Furthermore, since 1998, MIT has retained Fidelity as its investment provider and recordkeeper and has severely limited its search scope by only considering recordkeepers that are either already doing business with MIT or are local companies. In addition, Schlichter said MIT “failed to conduct a request for proposal (RFP) every three years, which is what prudent fiduciaries do when looking out for employees and retirees’ interests.” The complaint says that as a result, “the Plan, and the Plaintiffs and other Class members, lost tens of millions of dollars in their retirement savings.”

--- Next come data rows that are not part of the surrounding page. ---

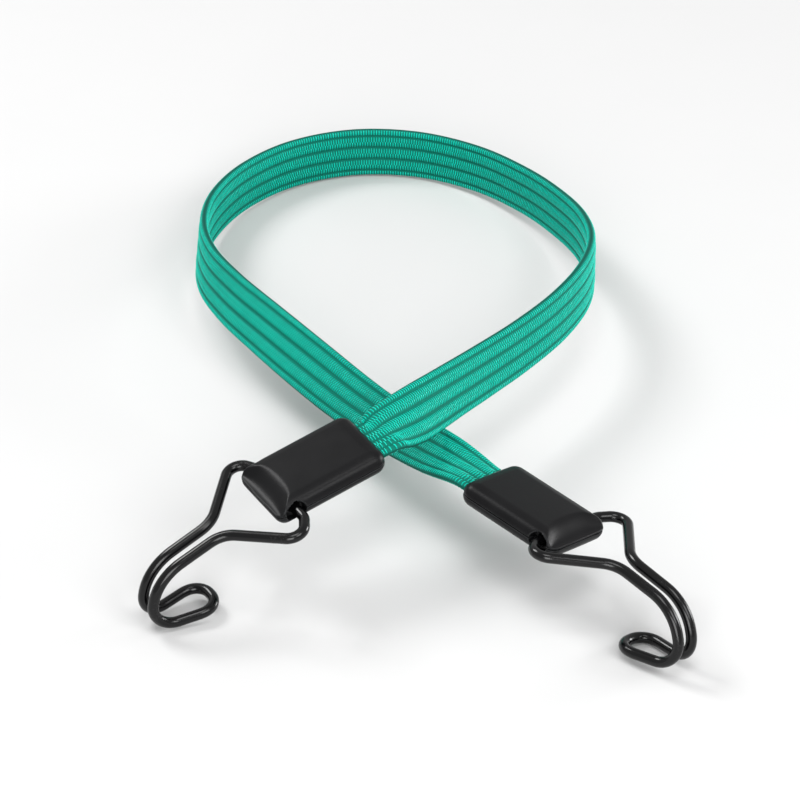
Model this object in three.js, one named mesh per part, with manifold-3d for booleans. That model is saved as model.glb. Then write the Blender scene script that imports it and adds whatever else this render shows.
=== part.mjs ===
// A flat elastic bungee cord, lying on a table in one open loop whose ends cross.
//
// A woven strap with three rubber cores in its ribs ends in a steel crimp at each side.
// Two moulded shells close round the crimp and make an end block. A hook bent from one
// wire stands in two bores in the sides of the block and swings there on its own ends.
//
// Millimetres, +Z up. The table is at z = 0, and +Y points away from the front of the loop.

import * as THREE from 'three';
import { mergeVertices } from 'three/addons/utils/BufferGeometryUtils.js';
import Module from 'manifold-3d';

// Clearances
const touchGap = 0.3;
const cutOverrun = 4;

// Strap: full ribs with a rubber core each, and half a rib along each selvedge
const strapWidth = 18;
const strapThickness = 3.2;
const grooveDepth = 0.5;
const selvedgeDrop = 0.25;
const coreWidth = 2.9;
const coreHeight = 1.7;
const strapStepLength = 11;

// End block, from its strap mouth to its nose
const blockLength = 39;
const blockWidth = 25.6;
const blockThickness = 8.4;
const blockEdgeRound = 2.5;
const tailCornerRadius = 4;
const tailBow = 0.4;
const noseCornerRadius = 3.4;
const noseSlopeRun = 7.4;
const noseSlopeDrop = 3.2;

// Inside the block
const strapEntry = 16;
const strapDrop = 0.6;
const clampLength = 6;
const clampWall = 0.6;
const clampCornerRadius = 1.2;
const clampSetback = 1.5;
const pegRadius = 1.4;
const pegLength = 2.2;
const pegSpacing = 13;
const pegPlace = 21.6;

// Hook wire, and its pivot in the block
const wireDiameter = 3.2;
const pivotPlace = 32.4;
const wireEngagement = 7;
const boreSpare = 3;
const recessDepth = 3;
const recessHeight = 6;
const recessRun = 3;

// Hook bends, measured from the pivot: forward, to the side and down, for half of the wire
const exitLead = 0.9;
const shoulderForward = 5;
const shoulderSpread = 22.2;
const shoulderRadius = 4.5;
const neckForward = 23.2;
const neckDrop = 1.9;
const neckRadius = 21;
const shankSpread = 3;
const archForward = 46;
const archDrop = 7.9;
const archRadius = 15.5;
const gripForward = 50.6;
const gripDrop = 26;
const gripRadius = 7.1;
const flareForward = 40.6;
const flareRadius = 6;
const tipForward = 28;
const tipSpread = 5.2;
const tipRadius = 5.2;

// How the loop lies: the mouth of each block, its heading, rise and roll in degrees, how
// far its hook has swung, positive downwards, and how far it has slid in its bores
const leftMouth = [-14.4, 29, 39.6];
const leftAttitude = { heading: 211.3, rise: -11.4, roll: -2.2 };
const leftSwing = -4.6;
const leftSlide = 2.4;
const rightMouth = [21.9, 24.5, 27.7];
const rightAttitude = { heading: -45.2, rise: -3.6, roll: -10.5 };
const rightSwing = -8.4;
const rightSlide = 1.4;
const mouthLead = 4;

// The free route of the strap from the left block to the right one. Each row holds a
// place and the lean of the strap there: 0 on its edge, 90 flat with the outer face up.
const strapRoute = [
  [-7.7, 35.1, 39.7, 70],
  [-1.3, 43.1, 38.5, 50],
  [4.9, 52.7, 36.5, 34],
  [12.3, 64.1, 34.3, 25],
  [21.4, 76.7, 32.5, 20],
  [34, 92.4, 31.7, 15],
  [46.6, 110.4, 31.2, 11],
  [55.6, 130.4, 29.7, 6],
  [59.3, 152.7, 26.2, 0],
  [57.2, 175.1, 21.6, -4],
  [50.3, 197.5, 16.8, -5],
  [39, 219.4, 12.9, -4],
  [22.6, 238, 10.6, -4],
  [1.7, 249.4, 9.6, -4],
  [-21, 251.2, 9.4, -5],
  [-42.4, 243.3, 9.5, -6],
  [-58.8, 227.5, 10.1, -5],
  [-68.8, 207, 11.5, -2],
  [-72.3, 183.5, 14.2, 5],
  [-69.5, 160, 17.9, 15],
  [-60.9, 137.9, 20.9, 26],
  [-48.1, 117.6, 21.5, 37],
  [-34.2, 99.4, 20.1, 49],
  [-20.7, 82, 19.1, 61],
  [-9.5, 66.8, 20.1, 69],
  [0.2, 53.1, 22.5, 72],
  [8.5, 41.1, 25.2, 79],
];

// Counts and tables of shares
const fullRibs = 3;
const coreSides = 8;
const wireSides = 10;
const boreSides = 16;
const bendStep = THREE.MathUtils.degToRad(20);
const ribCrownShares = [0.26, 0.74];
const selvedgeShares = [[0.08, 0.5], [0.28, 0.8]];
const noseSlopeShares = [[0, 0], [0.14, 0.05], [0.32, 0.2], [0.62, 0.5], [0.93, 0.8], [1, 1]];

// Materials
const wovenGreen = new THREE.MeshStandardMaterial({ color: 0x0aa47e, roughness: 0.75 });
const paleRubber = new THREE.MeshStandardMaterial({ color: 0xc9b98f, roughness: 0.8 });
const blackNylon = new THREE.MeshStandardMaterial({ color: 0x1b1b1d, roughness: 0.5 });
const plainSteel = new THREE.MeshStandardMaterial({ color: 0xa9adb2, roughness: 0.35, metalness: 1 });
const coatedWire = new THREE.MeshStandardMaterial({ color: 0x111112, roughness: 0.35 });

const wasm = await Module();
wasm.setup();

function toSolid(geometry) {
  const plain = new THREE.BufferGeometry();
  plain.setAttribute('position', geometry.getAttribute('position'));
  plain.setIndex(geometry.getIndex());
  const merged = mergeVertices(plain);
  return new wasm.Manifold(new wasm.Mesh({
    numProp: 3,
    vertProperties: merged.getAttribute('position').array,
    triVerts: Uint32Array.from(merged.getIndex().array),
  }));
}

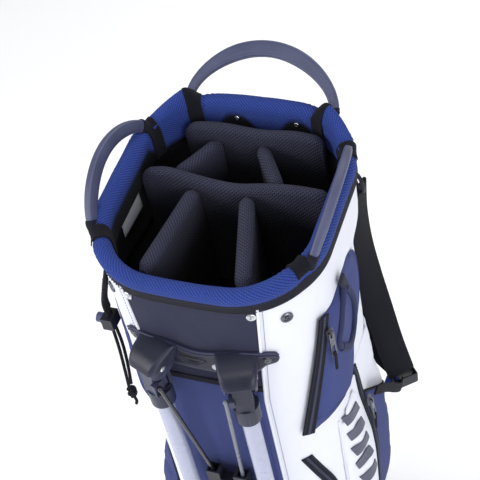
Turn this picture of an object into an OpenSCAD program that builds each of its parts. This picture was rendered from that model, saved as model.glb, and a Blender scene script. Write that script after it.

The first complaint argues that MIT made these choices because it had a conflict of interest with choosing a recordkeeper. The second amended complaint points out that since Fidelity was chosen as MIT’s recordkeeper, the Fidelity Foundation has donated hundreds of thousands of dollars to MIT, and since 2001, the Fidelity Non-Profit Management Foundation has donated over $18 million to MIT, among other relatively smaller donations.
Furthermore, since 2007, Abigail Johnson, CEO of Fidelity, has been a member of the MIT Corporation, the governing body of MIT. Johnson did not respond to The Tech’s request for comment.
On Oct. 4, 2017, U.S. District Judge Nathaniel Gordon agreed with most of U.S. Magistrate Judge Marianne Bowler’s recommendation regarding complaint. The judges both believed that it was reasonable to allege that MIT had breached its fiduciary duty, but not that this resulted from MIT’s relationship with Fidelity. Bowler found that the “plaintiffs’ theory was speculative” and the plaintiffs did not “allege that Ms. Johnson was involved with the Plan … and she was not on the Board [MIT Corporation] when Fidelity was decided as the investment provider.”
The second amended complaint added individuals on the Plan Oversight Committee to the suit and included both “additional details about the relationship between MIT and Fidelity” and additional details relating to the Breach of Duty of Prudence.
The Tech contacted defendants Executive Vice President and Treasurer Israel Ruiz and Vice President for Human Resources Lorainne Goffe for comment, and was emailed a statement from the MIT News Office. The statement emphasized that MIT offers “a comprehensive and competitive suite of retirement benefits to faculty and staff” and that plan fiduciaries “have volunteered their valuable time to serve the MIT community by overseeing the 401(k) plan as plan fiduciaries.” MIT is “vigorously defending against the claims asserted in this lawsuit.”
Schlichter noted that the case is still in “discovery” and that his team is continuing to get documents from MIT and “work through the documents that have been produced.” Specifically, they are looking into the practices of fiduciaries, including “what they did to run the plan” and “why they had so many investment options.” They are also working to refine their estimate of how much the excessive fees cost MIT employees.
The plaintiffs have requested that the court order the defendants to compensate for losses, “remove the fiduciaries who have breached their fiduciary duties,” “reform the Plan to only include prudent investments,” and “reform the Plan to obtain bids from recordkeeping and to pay only recordkeeping expenses.”
To close, Schlichter said, “We are fighting for the MIT employees and retirees … for a plan that enables them to build their retirement assets for the future. … The employees and retirees of MIT deserve to build their retirement assets the same way the employees of corporations do."